### Given task
Restate each of the lines given below, word for word.

### Data block
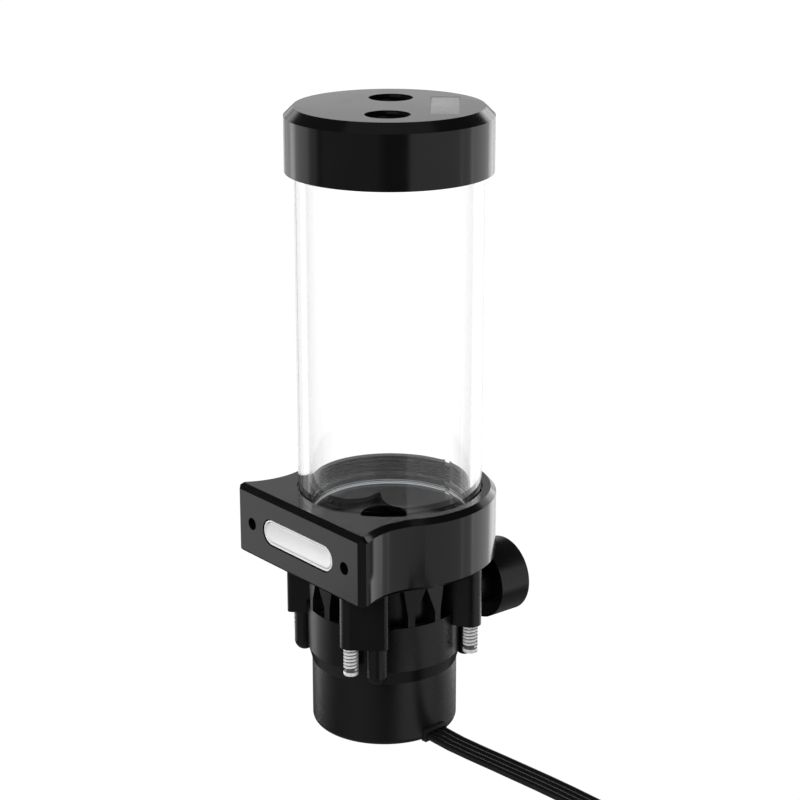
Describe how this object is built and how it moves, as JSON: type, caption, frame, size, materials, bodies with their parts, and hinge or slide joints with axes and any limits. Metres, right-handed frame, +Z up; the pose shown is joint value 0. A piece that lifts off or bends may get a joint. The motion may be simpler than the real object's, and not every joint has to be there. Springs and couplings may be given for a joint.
{
  "type": "coolant pump reservoir",
  "caption": "Small coolant pump with a clear screw-on tube reservoir, a ported top cap, a side mounting plate, mounting studs and a flat lead",
  "frame": {"origin": "centre of the motor's flat foot, on the pump's axis", "axes": "+Z up along the pump axis, -Y out of the face of the mounting plate, +X towards the side where the lead leaves"},
  "size_m": [0.1843, 0.1177, 0.1725],
  "materials": {
    "black_acetal": "satin, turned",
    "label_grey": "satin",
    "seal_rubber": "matte",
    "clear_acrylic": "polished",
    "badge_metal": "satin with a raised rim",
    "moulded_black": "moulded, fine satin",
    "rotor_plastic": "moulded",
    "magnet_grey": "ground ferrite",
    "carbon": "pressed carbon",
    "ceramic_white": "ground ceramic",
    "bright_steel": "bright zinc",
    "separator_grey": "moulded",
    "core_steel": "stacked sheet",
    "bobbin_white": "moulded",
    "copper_wire": "enamelled winding",
    "board_green": "solder mask",
    "board_part_black": "moulded",
    "cable_black": "satin insulation",
    "connector_black": "moulded",
    "terminal_tin": "tinned"
  },
  "bodies": {
    "pump": {"base_block": "black_acetal", "badge_plate": "badge_metal", "spigot_o_ring": "seal_rubber", "volute_housing": "moulded_black", "separator_o_ring": "seal_rubber", "rotor_shaft": "ceramic_white", "thrust_washers": "ceramic_white", "shaft_clip": "bright_steel", "separator_can": "separator_grey", "stator_core": "core_steel", "stator_bobbin": "bobbin_white", "stator_coils": "copper_wire", "circuit_board": "board_green", "board_parts": "board_part_black", "motor_housing": "moulded_black", "mounting_studs": "bright_steel", "housing_screws": "bright_steel", "cable_grommet": "seal_rubber", "cable": "cable_black", "cable_coil": "cable_black", "cable_tie": "cable_black", "cable_connector": "connector_black", "connector_terminals": "terminal_tin"},
    "rotor": {"impeller": "rotor_plastic", "rotor_sleeve": "rotor_plastic", "rotor_magnet": "magnet_grey", "bearing_bushes": "carbon"},
    "tube_seal": {"tube_o_ring": "seal_rubber"},
    "tube": {"reservoir_tube": "clear_acrylic"},
    "cap_seal": {"cap_o_ring": "seal_rubber"},
    "cap": {"top_cap": "black_acetal", "cap_label_plate": "label_grey"}
  },
  "joints": [
    {"name": "rotor_spin", "type": "hinge", "parent": "pump", "child": "rotor", "pos_m": [0, 0, 0.03], "axis": [0, 0, 1], "continuous": true},
    {"name": "tube_rise", "type": "slide", "parent": "pump", "child": "tube_seal", "axis": [0, 0, 1], "range_m": [0, 0.0075]},
    {"name": "tube_twist", "type": "hinge", "parent": "tube_seal", "child": "tube", "pos_m": [0, 0.0021, 0.0625], "axis": [0, 0, 1], "range_deg": [0, 1800]},
    {"name": "cap_rise", "type": "slide", "parent": "tube", "child": "cap_seal", "axis": [0, 0, 1], "range_m": [0, 0.0075]},
    {"name": "cap_twist", "type": "hinge", "parent": "cap_seal", "child": "cap", "pos_m": [0, 0.0021, 0.164], "axis": [0, 0, 1], "range_deg": [0, 1800]}
  ],
  "couplings": [
    {"joint": "tube_rise", "follows": "tube_twist", "m_per_rad": 0.00023873},
    {"joint": "cap_rise", "follows": "cap_twist", "m_per_rad": 0.00023873}
  ]
}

### Task result
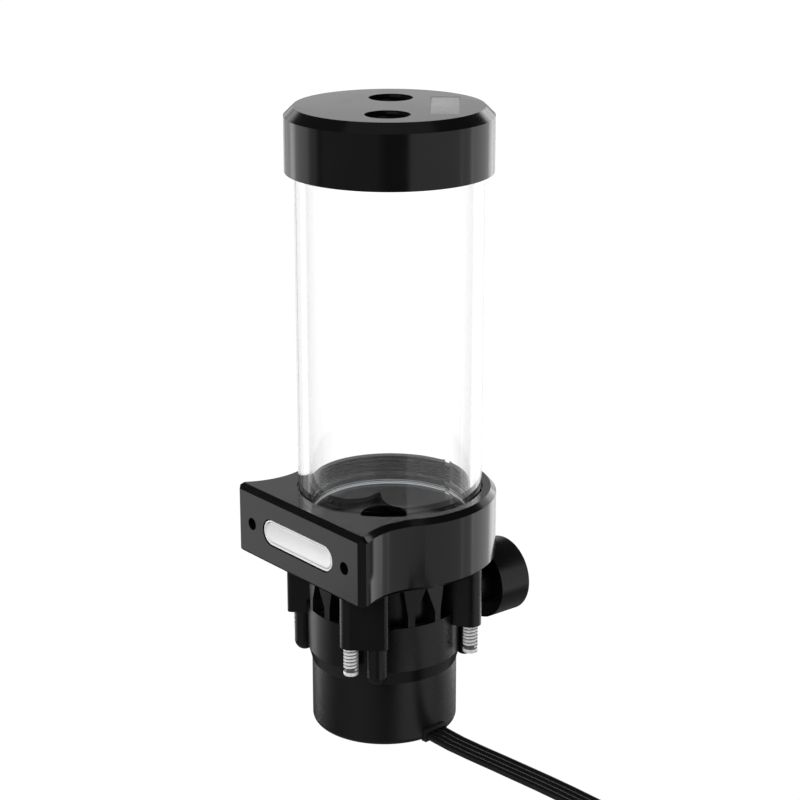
Describe how this object is built and how it moves, as JSON: type, caption, frame, size, materials, bodies with their parts, and hinge or slide joints with axes and any limits. Metres, right-handed frame, +Z up; the pose shown is joint value 0. A piece that lifts off or bends may get a joint. The motion may be simpler than the real object's, and not every joint has to be there. Springs and couplings may be given for a joint.
{
  "type": "coolant pump reservoir",
  "caption": "Small coolant pump with a clear screw-on tube reservoir, a ported top cap, a side mounting plate, mounting studs and a flat lead",
  "frame": {"origin": "centre of the motor's flat foot, on the pump's axis", "axes": "+Z up along the pump axis, -Y out of the face of the mounting plate, +X towards the side where the lead leaves"},
  "size_m": [0.1843, 0.1177, 0.1725],
  "materials": {
    "black_acetal": "satin, turned",
    "label_grey": "satin",
    "seal_rubber": "matte",
    "clear_acrylic": "polished",
    "badge_metal": "satin with a raised rim",
    "moulded_black": "moulded, fine satin",
    "rotor_plastic": "moulded",
    "magnet_grey": "ground ferrite",
    "carbon": "pressed carbon",
    "ceramic_white": "ground ceramic",
    "bright_steel": "bright zinc",
    "separator_grey": "moulded",
    "core_steel": "stacked sheet",
    "bobbin_white": "moulded",
    "copper_wire": "enamelled winding",
    "board_green": "solder mask",
    "board_part_black": "moulded",
    "cable_black": "satin insulation",
    "connector_black": "moulded",
    "terminal_tin": "tinned"
  },
  "bodies": {
    "pump": {"base_block": "black_acetal", "badge_plate": "badge_metal", "spigot_o_ring": "seal_rubber", "volute_housing": "moulded_black", "separator_o_ring": "seal_rubber", "rotor_shaft": "ceramic_white", "thrust_washers": "ceramic_white", "shaft_clip": "bright_steel", "separator_can": "separator_grey", "stator_core": "core_steel", "stator_bobbin": "bobbin_white", "stator_coils": "copper_wire", "circuit_board": "board_green", "board_parts": "board_part_black", "motor_housing": "moulded_black", "mounting_studs": "bright_steel", "housing_screws": "bright_steel", "cable_grommet": "seal_rubber", "cable": "cable_black", "cable_coil": "cable_black", "cable_tie": "cable_black", "cable_connector": "connector_black", "connector_terminals": "terminal_tin"},
    "rotor": {"impeller": "rotor_plastic", "rotor_sleeve": "rotor_plastic", "rotor_magnet": "magnet_grey", "bearing_bushes": "carbon"},
    "tube_seal": {"tube_o_ring": "seal_rubber"},
    "tube": {"reservoir_tube": "clear_acrylic"},
    "cap_seal": {"cap_o_ring": "seal_rubber"},
    "cap": {"top_cap": "black_acetal", "cap_label_plate": "label_grey"}
  },
  "joints": [
    {"name": "rotor_spin", "type": "hinge", "parent": "pump", "child": "rotor", "pos_m": [0, 0, 0.03], "axis": [0, 0, 1], "continuous": true},
    {"name": "tube_rise", "type": "slide", "parent": "pump", "child": "tube_seal", "axis": [0, 0, 1], "range_m": [0, 0.0075]},
    {"name": "tube_twist", "type": "hinge", "parent": "tube_seal", "child": "tube", "pos_m": [0, 0.0021, 0.0625], "axis": [0, 0, 1], "range_deg": [0, 1800]},
    {"name": "cap_rise", "type": "slide", "parent": "tube", "child": "cap_seal", "axis": [0, 0, 1], "range_m": [0, 0.0075]},
    {"name": "cap_twist", "type": "hinge", "parent": "cap_seal", "child": "cap", "pos_m": [0, 0.0021, 0.164], "axis": [0, 0, 1], "range_deg": [0, 1800]}
  ],
  "couplings": [
    {"joint": "tube_rise", "follows": "tube_twist", "m_per_rad": 0.00023873},
    {"joint": "cap_rise", "follows": "cap_twist", "m_per_rad": 0.00023873}
  ]
}